For the purpose of my latest project, I have been searching for the „in between” – whatever lies, geographically as well as culturally, between my world here in the midst of Europe and my long term focus of interest in the Middle and Near East.

From August to December 2008 I was „en route” between Vienna and Beirut. During my travel, I encountered people in versatile worlds, inside or in front of architectural places, both real and artificial, public and private. In my photographs, people emerge either as just passers-by or while waiting, as subjects and objects of the viewer’s eye, moving about in their urban or rural environment. These are distanced views in which locals and tourists are on their paths, randomly congregating and forming elusive compositions.

These pictures represent neither precise documents nor do they create artistic worlds. They rather mean to be constructions of multicolored, fragmented impressions, like looking through a kaleidoscope.

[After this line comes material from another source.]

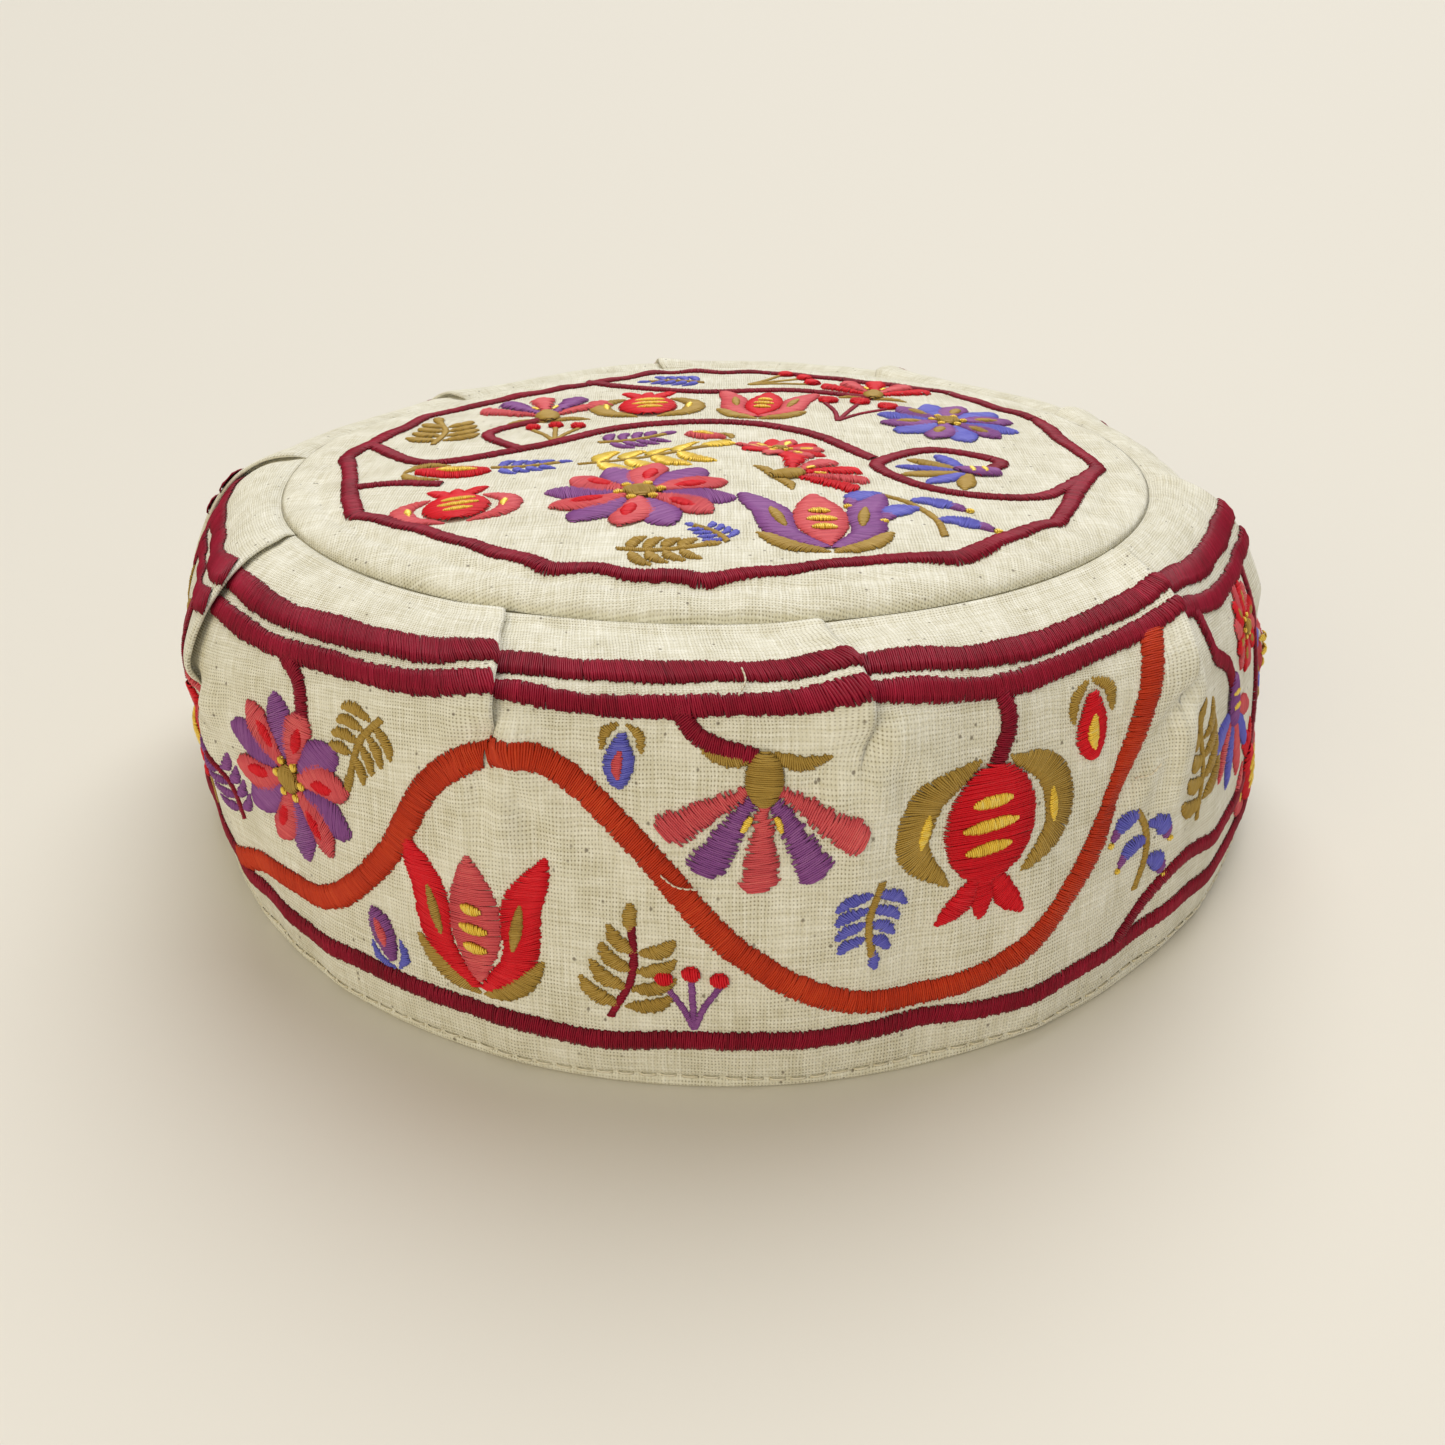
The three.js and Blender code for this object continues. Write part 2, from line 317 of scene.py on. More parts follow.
pleatRows = [
    (-92, -2, 1.85, 1.25, 0.98, 0.1),
    (-55, -6, 1.0, 1.0, 1.0, 0),
    (-19.5, -3.5, 0.15, -0.2, 1.0, 0),
    (10.5, 0, 0.05, -0.2, 1.0, 0),
    (44, 11, 0.6, 0.1, 1.0, 0.1),
    (80, 4, 1.55, 0.1, 1.0, 0.5),
    (117, 0, 1.75, -0.1, 1.0, 0.5),
    (152, 0, 1.6, 0.2, 0.98, 0.2),
    (189, 0, 1.6, 0.1, 0.98, 0),
    (228, 0, 2.0, -0.8, 0.91, 0),
]
pleats = {name: np.array([row[place] for row in pleatRows], float)
          for place, name in enumerate(pleatNames)}
pleatCount = len(pleatRows)
crownHalfWidth = capShape["hemWidth"] / 2 - capShape["shoulderAtSides"]
crownHalfDepth = capShape["hemDepth"] / 2 - capShape["shoulderAtEnds"]
hemLength = math.pi * (capShape["hemWidth"] + capShape["hemDepth"]) / 2


def ovalRadius(halfWidth, halfDepth, angle):
    return 1 / np.hypot(np.sin(angle) / halfWidth, np.cos(angle) / halfDepth)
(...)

I often show architectural monuments, including the social life taking place within, in various superimposed layers and conditions.

Through reflections and fragmentations within the images, the viewer’s eye is being multiplied, inverted and divided in order to put on trial and call in question the perception of cultural differences and their importance for the “present” and the “past” of our society. Photography as such turns out to serve as a visual hinge and an interface between these multi-faceted worlds where the space between East and West is either expanded or reduced. Where the West does end? Where does the Orient begin?